A
Bi-Level Text Classification Approach for SMS Spam Filtering and Identifying
Priority Messages
Naresh
Kumar Nagwani
Department
of Computer Science and Engineering, National Institute of Technology Raipur,
India.
Abstract:
Short Message Service (SMS) traffic
is increasing day by day and trillions of sms are sent and received by billions
of users every day. SPAM messages are also increasing in same proportionate. Numbers
of recent advancements are taking place in the field of sms spam detection and
filtering. The objective of this work is twofold, first is to identify and
classify spam messages from the collection of sms messages and second is to
identify the priority or important sms messages from the filtered non-spam
messages.
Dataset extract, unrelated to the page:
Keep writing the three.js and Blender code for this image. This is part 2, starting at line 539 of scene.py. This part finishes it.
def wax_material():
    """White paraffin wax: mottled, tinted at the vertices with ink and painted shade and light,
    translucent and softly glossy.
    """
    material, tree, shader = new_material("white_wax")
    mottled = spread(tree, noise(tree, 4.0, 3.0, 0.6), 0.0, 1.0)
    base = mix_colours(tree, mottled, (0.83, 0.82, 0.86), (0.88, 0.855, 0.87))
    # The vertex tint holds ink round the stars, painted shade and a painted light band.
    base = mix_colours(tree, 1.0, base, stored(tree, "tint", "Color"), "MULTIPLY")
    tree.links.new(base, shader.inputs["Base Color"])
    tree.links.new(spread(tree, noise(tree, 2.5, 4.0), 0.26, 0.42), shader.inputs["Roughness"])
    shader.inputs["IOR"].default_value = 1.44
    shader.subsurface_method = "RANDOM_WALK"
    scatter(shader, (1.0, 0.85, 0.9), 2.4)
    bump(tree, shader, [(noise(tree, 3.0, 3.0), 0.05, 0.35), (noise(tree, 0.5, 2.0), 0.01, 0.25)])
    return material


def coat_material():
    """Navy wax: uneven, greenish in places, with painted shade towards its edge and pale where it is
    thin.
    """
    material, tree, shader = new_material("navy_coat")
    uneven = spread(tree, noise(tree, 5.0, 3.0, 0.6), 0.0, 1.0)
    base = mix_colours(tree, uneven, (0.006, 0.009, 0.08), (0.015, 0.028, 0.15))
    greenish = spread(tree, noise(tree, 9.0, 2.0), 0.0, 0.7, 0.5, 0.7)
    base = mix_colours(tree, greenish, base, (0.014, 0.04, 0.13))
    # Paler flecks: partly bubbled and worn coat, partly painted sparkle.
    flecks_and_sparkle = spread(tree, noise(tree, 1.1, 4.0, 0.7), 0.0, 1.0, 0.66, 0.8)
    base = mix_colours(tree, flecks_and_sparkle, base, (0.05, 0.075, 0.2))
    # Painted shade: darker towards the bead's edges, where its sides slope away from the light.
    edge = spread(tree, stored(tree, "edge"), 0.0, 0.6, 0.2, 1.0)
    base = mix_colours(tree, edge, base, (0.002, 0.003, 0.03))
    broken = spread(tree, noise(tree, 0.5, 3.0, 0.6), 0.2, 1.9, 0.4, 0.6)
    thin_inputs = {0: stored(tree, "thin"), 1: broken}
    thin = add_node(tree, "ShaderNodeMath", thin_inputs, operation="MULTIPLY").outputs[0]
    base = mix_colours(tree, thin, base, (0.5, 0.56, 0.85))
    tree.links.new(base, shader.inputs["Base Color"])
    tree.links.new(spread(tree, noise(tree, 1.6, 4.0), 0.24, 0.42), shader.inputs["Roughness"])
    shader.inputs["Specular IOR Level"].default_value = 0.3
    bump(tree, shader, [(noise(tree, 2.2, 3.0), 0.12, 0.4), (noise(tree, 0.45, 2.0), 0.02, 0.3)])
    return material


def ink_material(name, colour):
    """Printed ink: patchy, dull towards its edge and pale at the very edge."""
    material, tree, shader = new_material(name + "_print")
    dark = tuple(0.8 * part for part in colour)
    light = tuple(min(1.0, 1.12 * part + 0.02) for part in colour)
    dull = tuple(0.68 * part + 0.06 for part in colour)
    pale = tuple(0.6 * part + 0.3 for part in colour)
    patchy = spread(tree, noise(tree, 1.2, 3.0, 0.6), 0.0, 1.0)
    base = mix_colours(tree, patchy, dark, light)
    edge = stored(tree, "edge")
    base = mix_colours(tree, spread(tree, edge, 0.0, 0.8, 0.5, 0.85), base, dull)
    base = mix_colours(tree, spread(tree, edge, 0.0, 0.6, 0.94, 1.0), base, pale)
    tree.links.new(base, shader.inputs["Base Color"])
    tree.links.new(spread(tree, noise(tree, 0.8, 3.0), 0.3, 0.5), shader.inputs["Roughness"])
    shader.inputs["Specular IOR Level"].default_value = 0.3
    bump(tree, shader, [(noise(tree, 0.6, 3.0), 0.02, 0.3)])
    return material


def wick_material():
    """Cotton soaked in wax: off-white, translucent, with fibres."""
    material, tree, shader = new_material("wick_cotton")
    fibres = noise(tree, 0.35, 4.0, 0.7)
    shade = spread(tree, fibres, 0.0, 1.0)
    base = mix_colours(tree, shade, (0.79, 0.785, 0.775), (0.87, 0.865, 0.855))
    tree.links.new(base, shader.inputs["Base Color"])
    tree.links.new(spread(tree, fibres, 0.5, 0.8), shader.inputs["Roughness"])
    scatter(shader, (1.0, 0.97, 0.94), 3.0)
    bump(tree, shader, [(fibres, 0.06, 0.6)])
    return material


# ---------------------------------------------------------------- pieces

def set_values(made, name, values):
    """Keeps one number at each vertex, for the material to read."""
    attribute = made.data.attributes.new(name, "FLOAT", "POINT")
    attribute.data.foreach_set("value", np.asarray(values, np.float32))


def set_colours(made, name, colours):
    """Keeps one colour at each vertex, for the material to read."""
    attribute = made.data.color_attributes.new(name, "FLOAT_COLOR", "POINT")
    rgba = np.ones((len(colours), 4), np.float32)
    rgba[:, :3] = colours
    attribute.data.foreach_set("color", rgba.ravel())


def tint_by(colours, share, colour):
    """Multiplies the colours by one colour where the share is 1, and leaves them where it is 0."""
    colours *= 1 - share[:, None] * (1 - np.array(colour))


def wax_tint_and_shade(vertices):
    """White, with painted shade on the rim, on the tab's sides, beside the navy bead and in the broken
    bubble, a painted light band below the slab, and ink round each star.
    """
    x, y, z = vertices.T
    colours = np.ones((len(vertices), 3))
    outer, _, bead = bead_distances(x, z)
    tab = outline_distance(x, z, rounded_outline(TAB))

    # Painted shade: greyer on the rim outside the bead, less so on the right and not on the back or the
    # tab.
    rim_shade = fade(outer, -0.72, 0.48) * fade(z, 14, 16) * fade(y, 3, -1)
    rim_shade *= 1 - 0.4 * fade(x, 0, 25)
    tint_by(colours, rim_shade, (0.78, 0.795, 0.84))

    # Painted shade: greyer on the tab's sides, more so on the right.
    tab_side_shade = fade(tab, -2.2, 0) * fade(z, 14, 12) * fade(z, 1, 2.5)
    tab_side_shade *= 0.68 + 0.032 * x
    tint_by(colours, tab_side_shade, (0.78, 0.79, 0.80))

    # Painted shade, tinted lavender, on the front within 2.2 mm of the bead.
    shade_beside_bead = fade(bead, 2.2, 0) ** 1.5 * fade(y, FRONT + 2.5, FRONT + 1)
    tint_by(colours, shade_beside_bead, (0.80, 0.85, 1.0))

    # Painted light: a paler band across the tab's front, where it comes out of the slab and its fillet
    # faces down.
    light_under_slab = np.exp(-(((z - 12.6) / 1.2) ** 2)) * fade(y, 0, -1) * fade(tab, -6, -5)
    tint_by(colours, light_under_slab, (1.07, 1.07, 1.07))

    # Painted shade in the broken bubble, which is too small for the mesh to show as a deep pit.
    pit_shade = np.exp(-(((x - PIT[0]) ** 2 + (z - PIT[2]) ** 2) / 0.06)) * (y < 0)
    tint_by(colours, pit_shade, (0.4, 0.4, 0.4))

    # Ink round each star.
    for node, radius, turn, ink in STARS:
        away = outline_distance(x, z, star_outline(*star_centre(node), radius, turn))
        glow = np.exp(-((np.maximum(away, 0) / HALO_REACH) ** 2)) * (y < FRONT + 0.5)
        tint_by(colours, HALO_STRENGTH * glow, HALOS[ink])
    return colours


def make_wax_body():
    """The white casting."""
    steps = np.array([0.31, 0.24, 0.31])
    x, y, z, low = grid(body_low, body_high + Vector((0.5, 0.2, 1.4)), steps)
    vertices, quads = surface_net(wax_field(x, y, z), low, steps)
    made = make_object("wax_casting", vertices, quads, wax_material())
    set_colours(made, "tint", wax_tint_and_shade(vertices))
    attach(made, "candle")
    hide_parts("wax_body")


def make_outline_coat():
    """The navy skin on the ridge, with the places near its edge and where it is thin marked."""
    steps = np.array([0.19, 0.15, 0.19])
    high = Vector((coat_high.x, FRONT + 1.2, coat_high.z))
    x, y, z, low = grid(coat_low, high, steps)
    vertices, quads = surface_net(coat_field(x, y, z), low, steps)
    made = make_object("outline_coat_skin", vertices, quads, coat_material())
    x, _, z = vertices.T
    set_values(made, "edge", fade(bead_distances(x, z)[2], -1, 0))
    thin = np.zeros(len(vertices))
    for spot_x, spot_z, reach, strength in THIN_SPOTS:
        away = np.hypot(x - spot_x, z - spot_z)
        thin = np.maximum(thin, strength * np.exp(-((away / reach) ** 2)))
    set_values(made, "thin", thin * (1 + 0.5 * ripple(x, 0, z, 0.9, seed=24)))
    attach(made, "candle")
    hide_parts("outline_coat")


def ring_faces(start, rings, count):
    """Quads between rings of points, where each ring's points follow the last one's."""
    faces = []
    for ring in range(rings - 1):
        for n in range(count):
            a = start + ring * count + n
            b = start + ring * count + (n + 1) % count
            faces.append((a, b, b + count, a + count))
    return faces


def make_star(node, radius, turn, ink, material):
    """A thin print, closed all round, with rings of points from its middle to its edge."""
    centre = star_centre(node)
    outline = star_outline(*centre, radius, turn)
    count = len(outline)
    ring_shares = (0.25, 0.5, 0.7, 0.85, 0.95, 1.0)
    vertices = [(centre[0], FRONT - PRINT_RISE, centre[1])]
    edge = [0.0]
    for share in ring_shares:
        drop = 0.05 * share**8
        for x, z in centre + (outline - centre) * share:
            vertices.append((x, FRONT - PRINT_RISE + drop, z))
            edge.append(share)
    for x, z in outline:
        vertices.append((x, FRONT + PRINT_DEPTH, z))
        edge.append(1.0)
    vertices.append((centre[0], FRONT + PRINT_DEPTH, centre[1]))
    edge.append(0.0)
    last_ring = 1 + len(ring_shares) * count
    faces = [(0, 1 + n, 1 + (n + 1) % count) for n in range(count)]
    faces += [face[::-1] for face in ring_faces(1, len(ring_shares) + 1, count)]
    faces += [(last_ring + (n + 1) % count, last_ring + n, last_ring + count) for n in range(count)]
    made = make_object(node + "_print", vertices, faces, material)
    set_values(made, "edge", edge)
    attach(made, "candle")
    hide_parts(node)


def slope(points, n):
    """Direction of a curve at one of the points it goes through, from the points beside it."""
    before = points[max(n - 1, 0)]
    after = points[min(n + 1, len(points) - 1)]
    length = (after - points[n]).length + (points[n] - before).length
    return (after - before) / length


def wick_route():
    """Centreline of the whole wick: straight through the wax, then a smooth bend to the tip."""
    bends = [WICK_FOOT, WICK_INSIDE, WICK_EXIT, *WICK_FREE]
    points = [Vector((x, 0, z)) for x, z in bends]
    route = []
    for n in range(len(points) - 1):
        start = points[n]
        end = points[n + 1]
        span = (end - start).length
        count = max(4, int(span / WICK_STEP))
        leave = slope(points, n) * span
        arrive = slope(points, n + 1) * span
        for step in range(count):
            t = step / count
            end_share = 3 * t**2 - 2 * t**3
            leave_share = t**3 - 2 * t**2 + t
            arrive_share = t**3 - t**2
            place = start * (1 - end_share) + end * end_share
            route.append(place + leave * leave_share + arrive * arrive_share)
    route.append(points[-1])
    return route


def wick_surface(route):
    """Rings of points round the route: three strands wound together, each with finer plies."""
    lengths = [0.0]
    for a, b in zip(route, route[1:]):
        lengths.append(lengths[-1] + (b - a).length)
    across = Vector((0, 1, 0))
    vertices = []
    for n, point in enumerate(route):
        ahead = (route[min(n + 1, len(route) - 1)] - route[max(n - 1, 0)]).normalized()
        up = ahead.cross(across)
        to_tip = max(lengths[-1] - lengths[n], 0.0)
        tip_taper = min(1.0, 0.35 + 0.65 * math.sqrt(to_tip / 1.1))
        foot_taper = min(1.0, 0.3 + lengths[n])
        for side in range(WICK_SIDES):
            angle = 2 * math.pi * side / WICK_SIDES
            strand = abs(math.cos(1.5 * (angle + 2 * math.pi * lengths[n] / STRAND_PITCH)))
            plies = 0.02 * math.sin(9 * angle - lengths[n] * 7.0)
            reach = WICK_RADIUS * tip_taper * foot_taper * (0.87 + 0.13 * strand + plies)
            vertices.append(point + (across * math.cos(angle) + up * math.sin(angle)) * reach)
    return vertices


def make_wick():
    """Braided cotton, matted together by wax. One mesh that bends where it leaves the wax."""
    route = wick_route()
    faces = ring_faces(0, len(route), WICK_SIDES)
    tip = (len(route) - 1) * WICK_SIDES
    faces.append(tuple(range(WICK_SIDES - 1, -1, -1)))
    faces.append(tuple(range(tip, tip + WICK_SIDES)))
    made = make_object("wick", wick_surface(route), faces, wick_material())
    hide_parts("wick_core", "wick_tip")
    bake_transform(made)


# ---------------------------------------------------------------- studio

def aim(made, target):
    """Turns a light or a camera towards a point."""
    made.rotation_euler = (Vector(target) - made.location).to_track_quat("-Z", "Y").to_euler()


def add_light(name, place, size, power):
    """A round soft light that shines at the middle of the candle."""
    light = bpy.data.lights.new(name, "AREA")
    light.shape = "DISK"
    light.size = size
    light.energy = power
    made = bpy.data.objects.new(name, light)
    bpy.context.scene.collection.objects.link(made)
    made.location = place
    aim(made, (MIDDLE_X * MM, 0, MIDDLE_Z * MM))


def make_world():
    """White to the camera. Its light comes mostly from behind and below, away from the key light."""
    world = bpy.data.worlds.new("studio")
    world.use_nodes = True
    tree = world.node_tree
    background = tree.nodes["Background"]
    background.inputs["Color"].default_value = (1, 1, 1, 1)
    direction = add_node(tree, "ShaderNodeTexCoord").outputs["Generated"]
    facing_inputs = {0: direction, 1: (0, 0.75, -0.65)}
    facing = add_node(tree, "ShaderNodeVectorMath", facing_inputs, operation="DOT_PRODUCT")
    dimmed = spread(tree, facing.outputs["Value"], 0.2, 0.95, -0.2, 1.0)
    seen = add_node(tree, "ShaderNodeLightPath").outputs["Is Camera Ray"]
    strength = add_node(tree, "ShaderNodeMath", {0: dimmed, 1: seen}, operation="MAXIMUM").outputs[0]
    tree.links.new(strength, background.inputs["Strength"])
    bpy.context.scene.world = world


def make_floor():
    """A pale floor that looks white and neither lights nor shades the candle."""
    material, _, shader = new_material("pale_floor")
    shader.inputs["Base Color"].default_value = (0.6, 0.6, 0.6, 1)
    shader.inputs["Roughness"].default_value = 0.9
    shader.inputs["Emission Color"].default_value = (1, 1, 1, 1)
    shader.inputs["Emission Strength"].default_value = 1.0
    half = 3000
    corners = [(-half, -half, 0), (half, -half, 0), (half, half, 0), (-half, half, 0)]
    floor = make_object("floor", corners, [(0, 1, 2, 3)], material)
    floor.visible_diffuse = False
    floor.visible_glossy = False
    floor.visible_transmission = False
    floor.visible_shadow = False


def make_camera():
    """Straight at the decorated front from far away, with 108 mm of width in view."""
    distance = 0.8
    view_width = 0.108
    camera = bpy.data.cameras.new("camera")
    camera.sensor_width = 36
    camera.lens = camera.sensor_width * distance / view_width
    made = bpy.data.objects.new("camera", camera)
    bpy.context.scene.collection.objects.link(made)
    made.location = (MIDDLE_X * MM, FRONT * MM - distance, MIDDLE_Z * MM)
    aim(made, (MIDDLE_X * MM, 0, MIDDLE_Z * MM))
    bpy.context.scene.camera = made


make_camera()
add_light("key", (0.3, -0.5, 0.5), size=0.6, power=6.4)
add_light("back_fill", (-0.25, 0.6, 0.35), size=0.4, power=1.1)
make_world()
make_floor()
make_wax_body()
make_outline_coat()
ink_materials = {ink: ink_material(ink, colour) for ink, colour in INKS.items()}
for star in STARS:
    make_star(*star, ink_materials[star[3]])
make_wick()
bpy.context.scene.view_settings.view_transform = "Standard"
The objective of the work is to categorize the sms messages for
effective management and handling of sms messages. the work is planned in two
level of binary classification wherein
at the first level of classification the sms messages are categorized
into the two classes spam and non-spam using popular binary classifiers, and
then at the second level of classification non-spam sms messages are further
categorized into the priority and normal sms messages. four state of the art
popular text classification techniques namely, naïve bayes, support vector
machine, latent dirichlet allocation and non-negative matrix factorization are
used to categorize the sms text message at different levels of classification. The
proposed bi-level classification model is also evaluated using the performance
measures accuracy and f-measure. Combinations of classifiers at both levels are
compared and it is shown from the experiments that support vector machine
algorithm performs better for filtering the spam messages and categorizing the
priority messages.
Keywords:
SMS spam, priority sms,
important sms, sms spam filtering, bi-level binary classification.
Received
March 24, 2014; accepted August 13, 2014